The New Picture. The lovers and guerrillas and actions in Ernest Hemingway's novel were motivated and given their meaning by political intensities and by depths of human strength, weakness and need which Paramount has seen fit, or been forced, to remove. But the screen version of Ernest Hemingway's novel is still a story of love and violence in the Spanish Civil War. Gary Cooper is Robert Jordan, Hemingway's young Montana schoolteacher who has come to Spain to fight for democracy everywhere. Gary Cooper, over the years, has so cornered the beloved American romantic virtues of taciturnity, melancholy, tenderness, valor and masculine gauche grace that he has become, for millions, a sort of Abraham Lincoln of American sex.
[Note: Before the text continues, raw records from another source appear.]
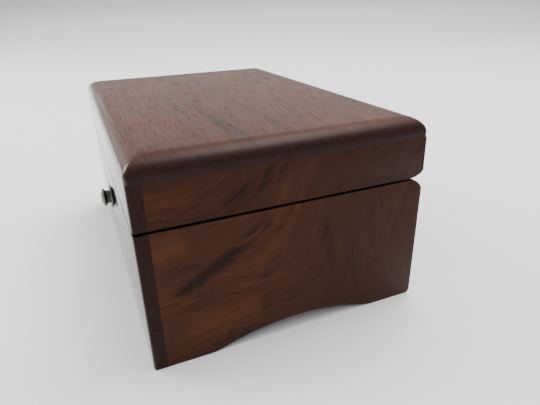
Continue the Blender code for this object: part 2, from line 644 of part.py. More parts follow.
def inserts(cloth, pale_cloth, felt, wood):
    """The deck with its well, the cushion, the pads and the baize under the floor."""
    rear_x = INNER_X - SEAT_GAP
    baize = block((-rear_x, INNER_FRONT + SEAT_GAP, FLOOR_RISE - SEAT_GAP - BAIZE),
                  (rear_x, INNER_REAR - SEAT_GAP, FLOOR_RISE - SEAT_GAP))
    add_piece("base_baize", baize, felt)

    wall_linings("base_lining", FLOOR_TOP + SEAT_GAP, LINING_TOP, CASE_OUTER + 2 * SEAT_GAP, cloth)
    lid_low = LID_FOOT + LINING_DROP
    wall_linings("lid_lining", lid_low, CEILING - SEAT_GAP, KEEPER_WIDTH / 2 + 2 * SEAT_GAP, cloth)

    inner_x = INNER_X - LINING - 3 * SEAT_GAP
    inner_front = INNER_FRONT + LINING + 2 * SEAT_GAP
    inner_rear = INNER_REAR - LINING - 2 * SEAT_GAP
    middle_y = (FRONT_Y + REAR_Y) / 2
    half_well = WELL_LENGTH / 2
    half_depth = WELL_DEPTH / 2

    deck = add_piece("insert_deck", block((-inner_x, inner_front, DECK_FOOT),
                                          (inner_x, inner_rear, DECK_FOOT + DECK)), cloth)
    opening = ease(block((-half_well, middle_y - half_depth, DECK_FOOT - DECK),
                         (half_well, middle_y + half_depth, DECK_FOOT + 2 * DECK)), WELL_CORNER, 3)
    combine(deck, opening)
    notch = block((-CASE_OUTER - 2 * SEAT_GAP, inner_front - SEAT_GAP, DECK_FOOT - DECK),
                  (CASE_OUTER + 2 * SEAT_GAP, CASE_REAR + SEAT_GAP, DECK_FOOT + 2 * DECK))
    combine(deck, notch)

    sleeve = block((-half_well - WELL_WALL, middle_y - half_depth - WELL_WALL, FLOOR_TOP + SEAT_GAP),
                   (half_well + WELL_WALL, middle_y + half_depth + WELL_WALL, DECK_FOOT - SEAT_GAP))
    sleeve = add_piece("well_sleeve", sleeve, cloth)
    combine(sleeve, block((-half_well, middle_y - half_depth, FLOOR_TOP - SEAT_GAP),
                          (half_well, middle_y + half_depth, DECK_FOOT + SEAT_GAP)))

    for side, facing in (("left", -1), ("right", 1)):
        low, high = sorted((facing * inner_x, facing * (inner_x - DECK_REST)))
        rest = block((low, inner_front, FLOOR_TOP + SEAT_GAP), (high, inner_rear, DECK_FOOT - SEAT_GAP))
        add_piece(f"deck_rest_{side}", rest, wood)

    pad_x, pad_y = half_well - SEAT_GAP, half_depth - SEAT_GAP
    pad_top = FLOOR_TOP + SEAT_GAP + FLOOR_PAD
    pad = block((-pad_x, middle_y - pad_y, FLOOR_TOP + SEAT_GAP), (pad_x, middle_y + pad_y, pad_top))
    add_piece("well_floor_pad", pad, cloth)

    cushion_x, cushion_y = half_well - CUSHION_PLAY, half_depth - CUSHION_PLAY
    cushion_foot = pad_top + SEAT_GAP
    cushion = block((-cushion_x, middle_y - cushion_y, cushion_foot),
                    (cushion_x, middle_y + cushion_y, cushion_foot + CUSHION_HEIGHT))
    bmesh.ops.bevel(cushion, geom=cushion.edges[:], offset=CUSHION_ROUND, segments=3, profile=0.5, affect="EDGES",
                    material=-1)
    add_piece("watch_cushion", cushion, pale_cloth)

    lid_pad = block((-inner_x, inner_front + KEEPER, CEILING - SEAT_GAP - LID_PAD),
                    (inner_x, inner_rear, CEILING - SEAT_GAP))
    bmesh.ops.bevel(lid_pad, geom=[edge for edge in lid_pad.edges if edge.calc_length() > LID_PAD * 2
                                   and all(vert.co.z < CEILING - LID_PAD for vert in edge.verts)],
                    offset=LID_PAD_ROUND, segments=2, profile=0.5, affect="EDGES", material=-1)
    add_piece("lid_pad", lid_pad, pale_cloth)


def build():
    clear_scene()
    wood = finish("walnut", (0.115, 0.045, 0.026), 0.38)
    inner_wood = finish("inner_wood", (0.42, 0.27, 0.16), 0.6)
    bronze = finish("dark_bronze", (0.10, 0.105, 0.085), 0.28, 1.0)
    brass = finish("brass", (0.78, 0.57, 0.28), 0.3, 1.0)
    steel = finish("spring_steel", (0.55, 0.55, 0.56), 0.3, 1.0)
    cloth = finish("lining_suede", (0.50, 0.41, 0.30), 0.95)
    pale_cloth = finish("cushion_suede", (0.60, 0.51, 0.39), 0.95)
    felt = finish("baize", (0.07, 0.045, 0.035), 1.0)
    base_boards(wood)
    lid_boards(wood)
    lid_top_board(wood)
    hinges(brass)
    bolt_front = button(bronze, brass)
    catch(brass, steel, bolt_front)
    inserts(cloth, pale_cloth, felt, inner_wood)


build()
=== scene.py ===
"""A walnut box for one watch: boards, hinges, push-button catch, suede linings and a stuffed cushion."""
import json
import math

import bmesh
import bpy
from bpy.props import FloatProperty, FloatVectorProperty, PointerProperty
from mathutils import Matrix, Vector


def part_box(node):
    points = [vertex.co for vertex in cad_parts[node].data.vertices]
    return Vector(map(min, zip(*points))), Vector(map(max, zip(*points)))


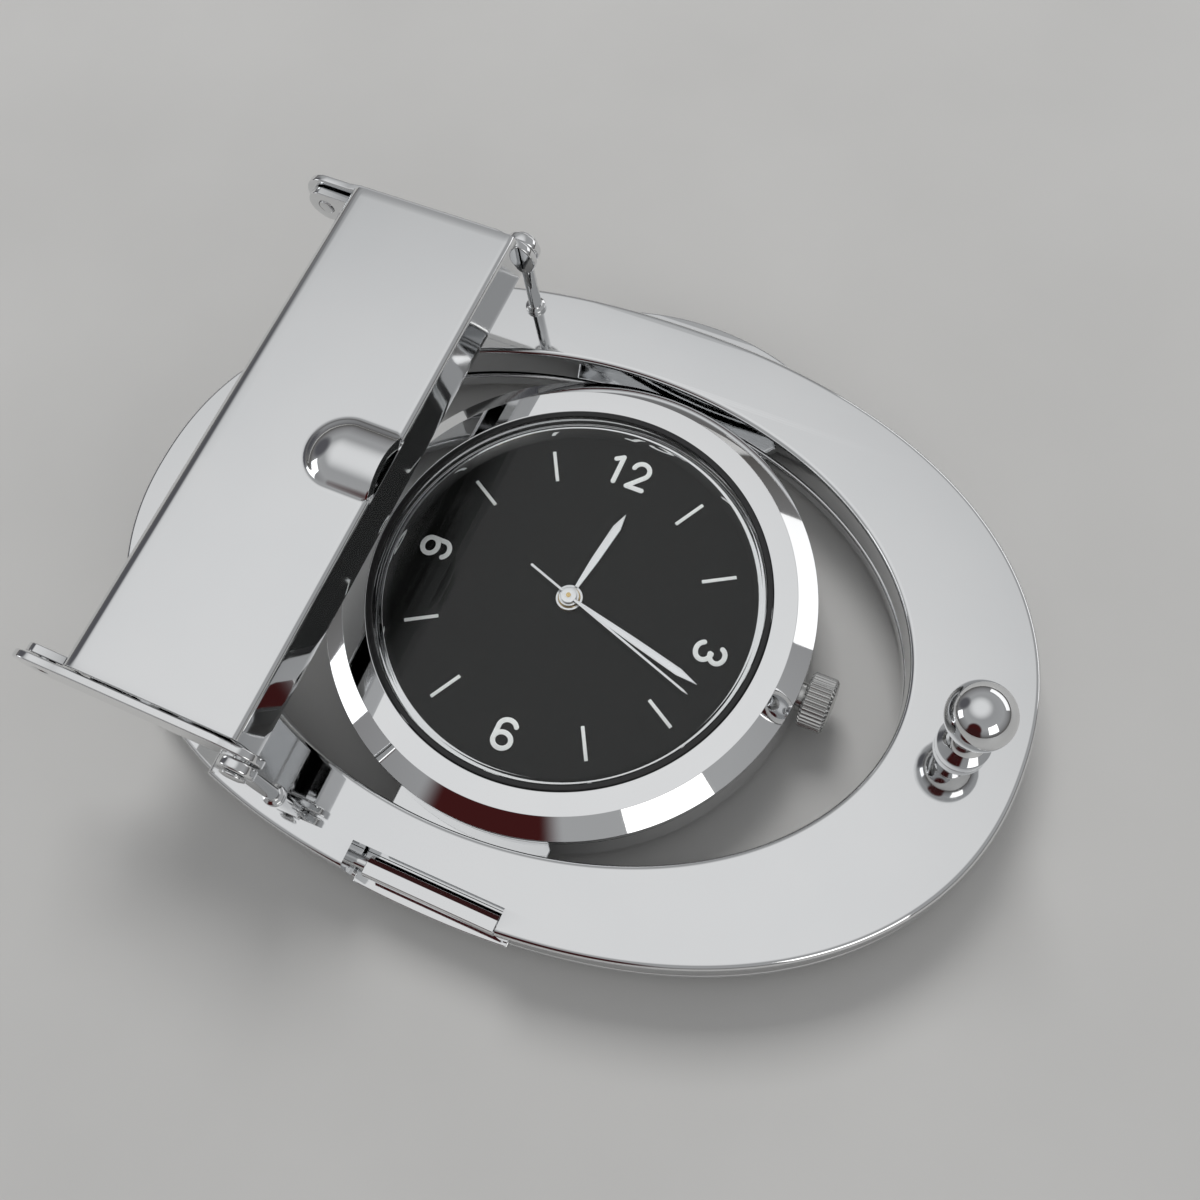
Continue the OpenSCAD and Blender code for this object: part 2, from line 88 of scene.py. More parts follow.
# ---------------------------------------------------------------- materials
class Shader:
    """A Principled material with short calls for its texture nodes. Coordinates are metres in the row frame."""

    def __init__(self, name, **values):
        self.material = bpy.data.materials.new(name)
        self.material.use_nodes = True
        self.tree = self.material.node_tree
        self.main = self.tree.nodes["Principled BSDF"]
        for key, value in values.items():
            self.main.inputs[key.replace("_", " ")].default_value = value
        self.place = self.tree.nodes.new("ShaderNodeTexCoord").outputs["Object"]

    def node(self, kind, **inputs):
        n = self.tree.nodes.new("ShaderNode" + kind)
        for key, value in inputs.items():
            socket = n.inputs[int(key[1:])] if key[0] == "_" else n.inputs[key]
            if isinstance(value, bpy.types.NodeSocket):
                self.tree.links.new(value, socket)
            else:
                socket.default_value = value
        return n

    def stretched(self, x, y, z):
        m = self.node("Mapping", Vector=self.place)
        m.inputs["Scale"].default_value = (x, y, z)
        return m.outputs["Vector"]

    def noise(self, scale, detail=2.0, vector=None, rough=0.5):
        n = self.node("TexNoise", Vector=vector or self.place, Scale=scale, Detail=detail, Roughness=rough)
        return n.outputs["Fac"]

    def math(self, operation, a, b=0.0):
        n = self.tree.nodes.new("ShaderNodeMath")
        n.operation = operation
        for socket, value in zip(n.inputs, (a, b)):
            if isinstance(value, bpy.types.NodeSocket):
                self.tree.links.new(value, socket)
            else:
                socket.default_value = value
        return n.outputs[0]

    def polar(self, ring_scale, turn_scale, axis="Z"):
        """A vector whose first part is the distance from an axis and whose second is the angle round it."""
        parts = self.node("SeparateXYZ", Vector=self.place)
        a, b = {"Z": ("X", "Y"), "X": ("Y", "Z")}[axis]
        x, y = parts.outputs[a], parts.outputs[b]
        r = self.math("SQRT", self.math("ADD", self.math("MULTIPLY", x, x), self.math("MULTIPLY", y, y)))
        angle = self.math("ARCTAN2", y, x)
        rings, turns = self.math("MULTIPLY", r, ring_scale), self.math("MULTIPLY", angle, turn_scale)
        return self.node("CombineXYZ", X=rings, Y=turns).outputs[0]

    def fit(self, value, low, high, start=0.3, end=0.7):
        m = self.node("MapRange", Value=value)
        for key, v in zip(("From Min", "From Max", "To Min", "To Max"), (start, end, low, high)):
            m.inputs[key].default_value = v
        return m.outputs["Result"]

    def tint(self, value, *stops):
        ramp = self.node("ValToRGB", Fac=value)
        for end, (where, colour) in zip(ramp.color_ramp.elements, (stops[0], stops[-1])):
            end.position, end.color = where, (*colour, 1)
        for at, colour in stops[1:-1]:
            ramp.color_ramp.elements.new(at).color = (*colour, 1)
        self.tree.links.new(ramp.outputs["Color"], self.main.inputs["Base Color"])

    def roughness(self, value):
        self.tree.links.new(value, self.main.inputs["Roughness"])

    def bump(self, *layers):
        """Each layer is a height value and its depth in metres."""
        last = None
        for value, depth in layers:
            n = self.node("Bump", Height=value, Distance=depth, Strength=1.0)
            if last:
                self.tree.links.new(last.outputs["Normal"], n.inputs["Normal"])
            last = n
        self.tree.links.new(last.outputs["Normal"], self.main.inputs["Normal"])


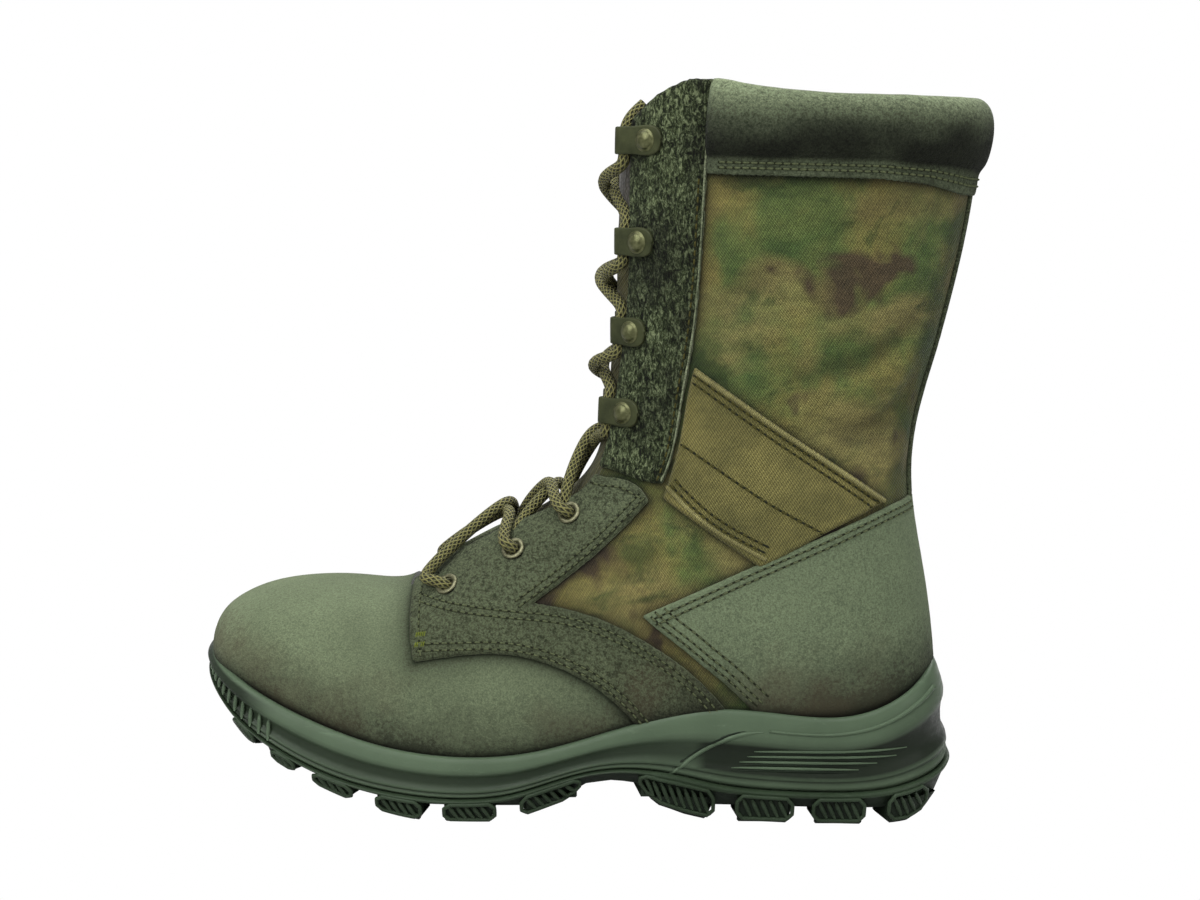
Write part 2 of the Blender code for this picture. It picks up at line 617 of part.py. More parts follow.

He plays modestly, sometimes beautifully.

As the guerrilla leader, Pablo, Hemingway's terrible symbol of a man devastated by the fear of death, Akim Tamiroff has some magnificent, all but tragic moments. As Pilar, Hemingway's salty symbol of Spain's people, Greek Actress Katina Paxinou would walk away with any less leaden show. Her hawk-fine face, wallowing walk, Goyaesque style and Noah Beery laugh assure her a rich future, if only she can find roles spacious enough. As the Soviet journalist, Karkov, Konstantin Shayne makes his characterization of a political commissar the most electrifying bit in years.

But those are the surprises. The rest of the time these actors go corky on their lines, overact operatically or sit and talk. Above all they talk. A tremendous effort has been made in this adaptation to keep Author Hemingway's characters intact. But the adaptation is too literary, too theatrical.

So is the cinema treatment of the central action of Hemingway's book. In Paramount's version Jordan's dynamiting of the strategic bridge is a genuinely exciting bit of suspense. But two dozen grade-B melodramas handle the same theme better every year.

And on the screen Ernest Hemingway's most delicate episodes, the nights that Jordan and Maria spend together in a sleeping robe, are expertly elusive. Paramount's answer to one wag's question, whether the Hays Office would let sleeping bags lie, is: Yes, but don't go near the water. The closest study cannot determine whether either or both the lovers are or are not in or out of the bag at any time.